Stability studies of PbS sensitised TiO2 nanotube arrays for visible light photocatalytic applications by X-ray photoelectron spectroscopy (XPS)

Abstract

Titania nanotube array sensitised with lead sulphide (PbS) were synthesised using a successive ionic layer adsorption and reaction (SILAR) method. The PbS sensitation gives visible light sensitivity to the titania nanotube arrays. The PbS sensitised titania nanotube were characterised using X-ray diffraction, UV–visible spectroscopy and scanning electron microscopy. The stability of the PbS sensitised titania nanotube were monitored through the X-ray photoelectron spectroscopy (XPS).
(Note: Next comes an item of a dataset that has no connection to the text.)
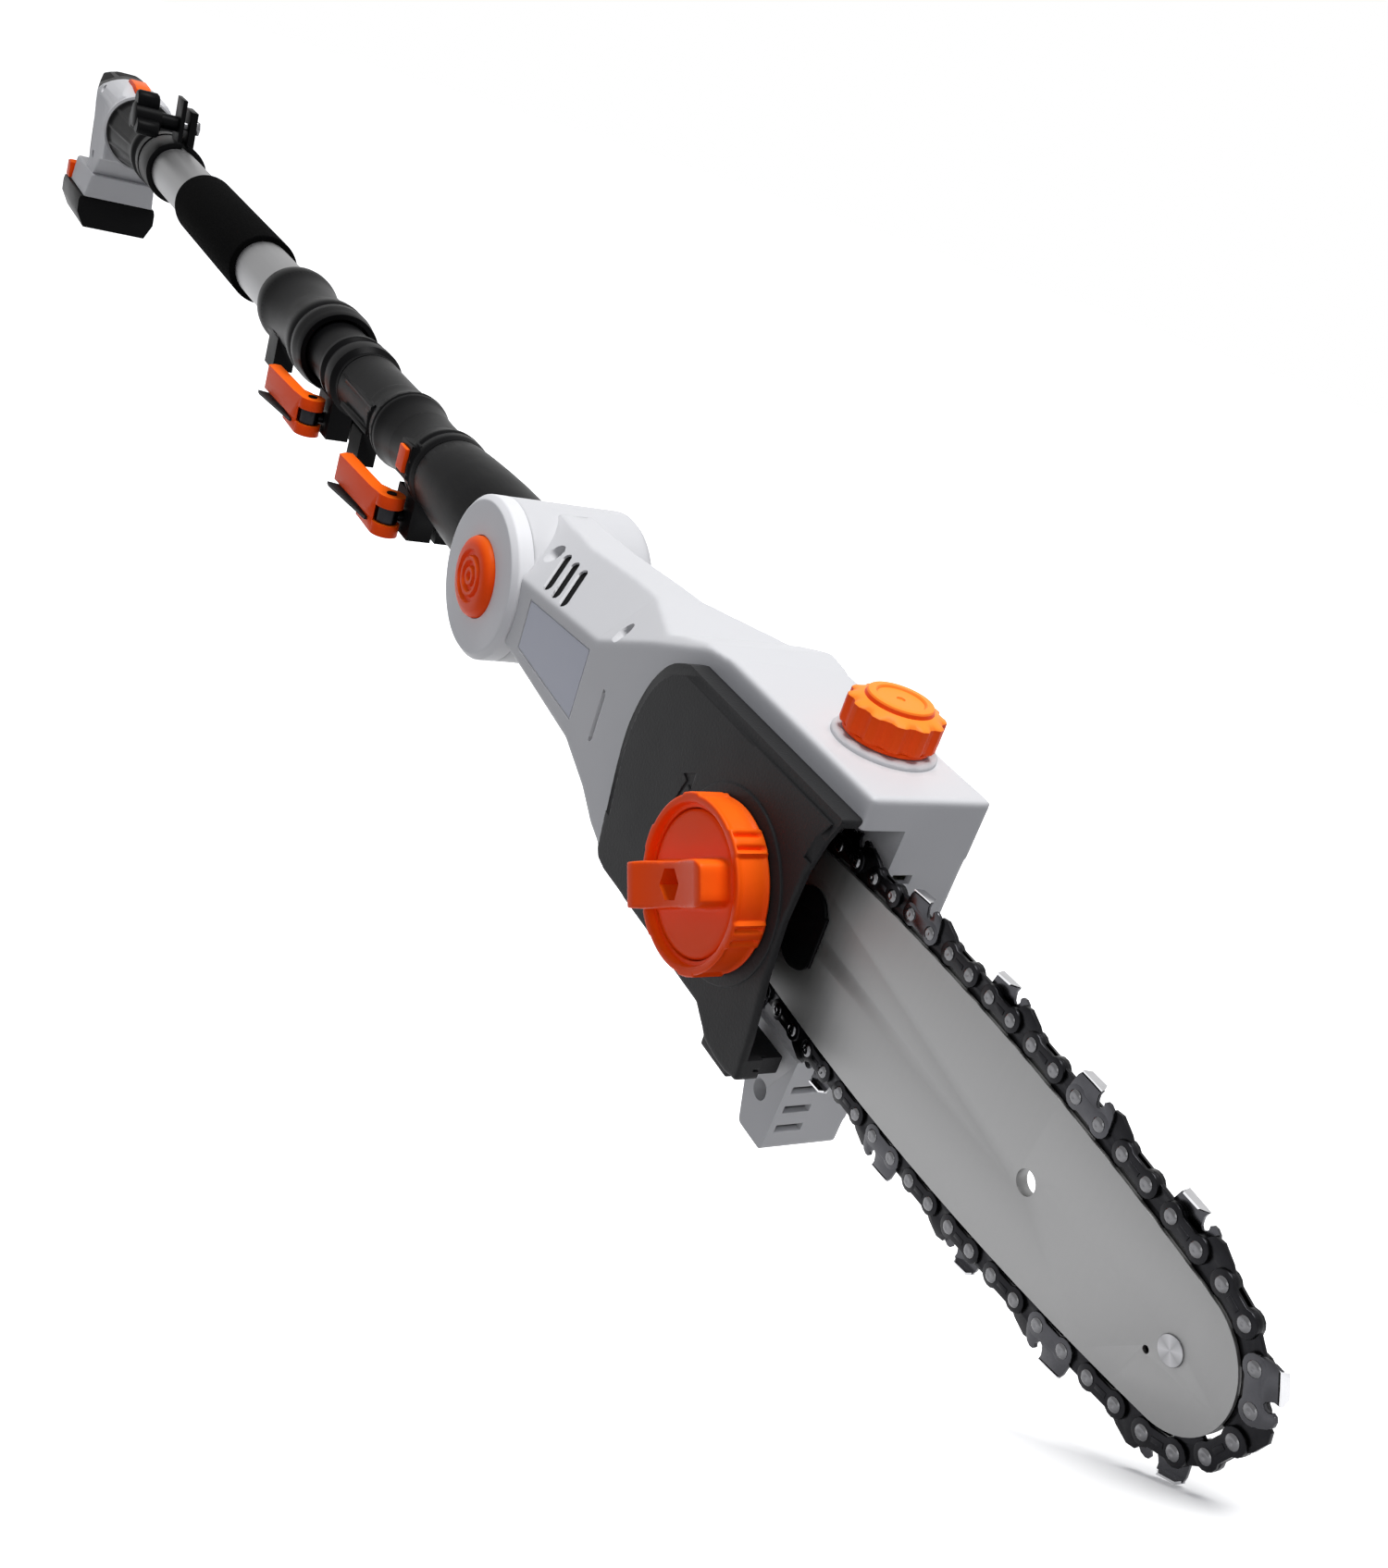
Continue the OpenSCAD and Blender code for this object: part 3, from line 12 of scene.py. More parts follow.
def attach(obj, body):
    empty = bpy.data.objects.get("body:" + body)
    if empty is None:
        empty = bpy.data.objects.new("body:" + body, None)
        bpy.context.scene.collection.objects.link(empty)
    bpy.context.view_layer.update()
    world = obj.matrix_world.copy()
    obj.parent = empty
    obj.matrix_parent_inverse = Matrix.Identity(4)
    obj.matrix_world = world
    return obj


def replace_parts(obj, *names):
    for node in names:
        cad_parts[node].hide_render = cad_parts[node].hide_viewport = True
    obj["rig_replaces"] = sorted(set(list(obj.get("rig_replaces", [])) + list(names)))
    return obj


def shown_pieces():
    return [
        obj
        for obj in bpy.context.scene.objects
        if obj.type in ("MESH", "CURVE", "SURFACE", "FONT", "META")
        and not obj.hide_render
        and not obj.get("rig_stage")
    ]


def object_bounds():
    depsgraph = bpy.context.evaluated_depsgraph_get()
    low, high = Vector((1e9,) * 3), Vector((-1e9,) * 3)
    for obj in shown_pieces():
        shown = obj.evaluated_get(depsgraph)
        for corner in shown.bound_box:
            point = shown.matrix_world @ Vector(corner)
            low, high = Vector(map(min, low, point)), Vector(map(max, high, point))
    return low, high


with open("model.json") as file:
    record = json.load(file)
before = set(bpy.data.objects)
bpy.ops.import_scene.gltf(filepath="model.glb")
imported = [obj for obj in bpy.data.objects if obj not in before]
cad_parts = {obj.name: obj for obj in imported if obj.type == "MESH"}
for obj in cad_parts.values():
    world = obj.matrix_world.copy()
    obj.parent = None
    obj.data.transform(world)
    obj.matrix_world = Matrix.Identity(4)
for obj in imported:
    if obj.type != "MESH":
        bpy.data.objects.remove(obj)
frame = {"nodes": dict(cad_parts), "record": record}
cad_low, cad_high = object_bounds()
nodes = frame["nodes"]
body_of = {n: b for b, members in frame["record"]["behaviour"]["bodies"].items() for n in members}
slot_of = {s["node"]: s["material_slot"] for s in frame["record"]["subparts"]}
MM = 0.001
HEAD_X = 935.0  # the zero of the head's frame, in the whole saw's
PIVOT_X, KNOB_X, NOSE_X = -247.7, -19.1, 174.0
BAR_Y = 18.5


# ---- materials ----

GRAIN_DEEP, STREAK_DEEP, PORE_DEEP = 0.00012, 0.00008, 0.0002
FINE_GRAIN, FINE_DEEP = 1400, 0.0001


def srgb(code):
    """Linear colour of a hex code."""
    parts = [int(code[i:i + 2], 16) / 255 for i in (1, 3, 5)]
    return [c / 12.92 if c <= 0.04045 else ((c + 0.055) / 1.055) ** 2.4 for c in parts] + [1.0]


class Graph:
    """A material's node tree with short ways to add nodes and links."""

    def __init__(self, name):
        self.material = bpy.data.materials.new(name)
        self.material.use_nodes = True
        self.tree = self.material.node_tree
        self.shader = self.tree.nodes["Principled BSDF"]

    def add(self, kind, settings=None, **sockets):
        node = self.tree.nodes.new("ShaderNode" + kind)
        for key, value in (settings or {}).items():
            setattr(node, key, value)
        for key, value in sockets.items():
            self.put(node.inputs[key.replace("_", " ")], value)
        return node

    def put(self, socket, value):
        if isinstance(value, bpy.types.NodeSocket):
            self.tree.links.new(value, socket)
        else:
            socket.default_value = value

    def set(self, **sockets):
        for key, value in sockets.items():
            self.put(self.shader.inputs[key.replace("_", " ")], value)

    def coords(self, scale=(1, 1, 1), shift=(0, 0, 0)):
        where = self.add("TexCoord")
        return self.add("Mapping", Vector=where.outputs["Object"], Scale=scale,
                        Location=shift).outputs["Vector"]

    def noise(self, scale, detail=4.0, rough=0.6, stretch=(1, 1, 1)):
        return self.add("TexNoise", Vector=self.coords(stretch), Scale=scale, Detail=detail,
                        Roughness=rough).outputs["Fac"]

    def ramp(self, value, stops):
        node = self.add("ValToRGB", Fac=value)
        band = node.color_ramp
        while len(band.elements) < len(stops):
            band.elements.new(0.5)
        for element, (place, colour) in zip(band.elements, stops):
            element.position = place
            element.color = colour
        return node.outputs["Color"]

    def spread(self, value, low, high):
        return self.add("MapRange", Value=value, To_Min=low, To_Max=high).outputs["Result"]

    def worn(self, mask, colour, wear):
        """Colour a little darker and lighter by a mask."""
        return self.ramp(mask, [(0.3, shade(colour, 1 - wear)), (0.7, shade(colour, 1 + wear))])

    def uneven(self, low, high):
        """Roughness that drifts between two values."""
        return self.spread(self.noise(60, 3), low, high)

    def bump(self, height, strength, distance):
        node = self.add("Bump", Height=height, Strength=strength, Distance=distance)
        return node.outputs["Normal"]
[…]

The photocatalytic activity of the titania sensitised with PbS were studied by monitoring the degradation of methylene blue under visible light irradiation. The photocatalytic activity and solar cell efficiency is found to be highly depended on the number of SILAR cycle used for the sensitisation of PbS on titania nanotube. The sample coated for 3 SILAR cycle of PbS shows highest solar cell efficiency and photocatalytic activity under visible light. The photocatalytic activity drastically decreased in the samples after the Ist cycle of photocatalytic reaction. The drastic decrease in the photoactivity is due to the dissolution of PbS nanoparticle on the surface of titania nanotube after the first cycle of photocatalytic reaction. XPS was employed as a tool to probe the dissolution of PbS nanoparticles.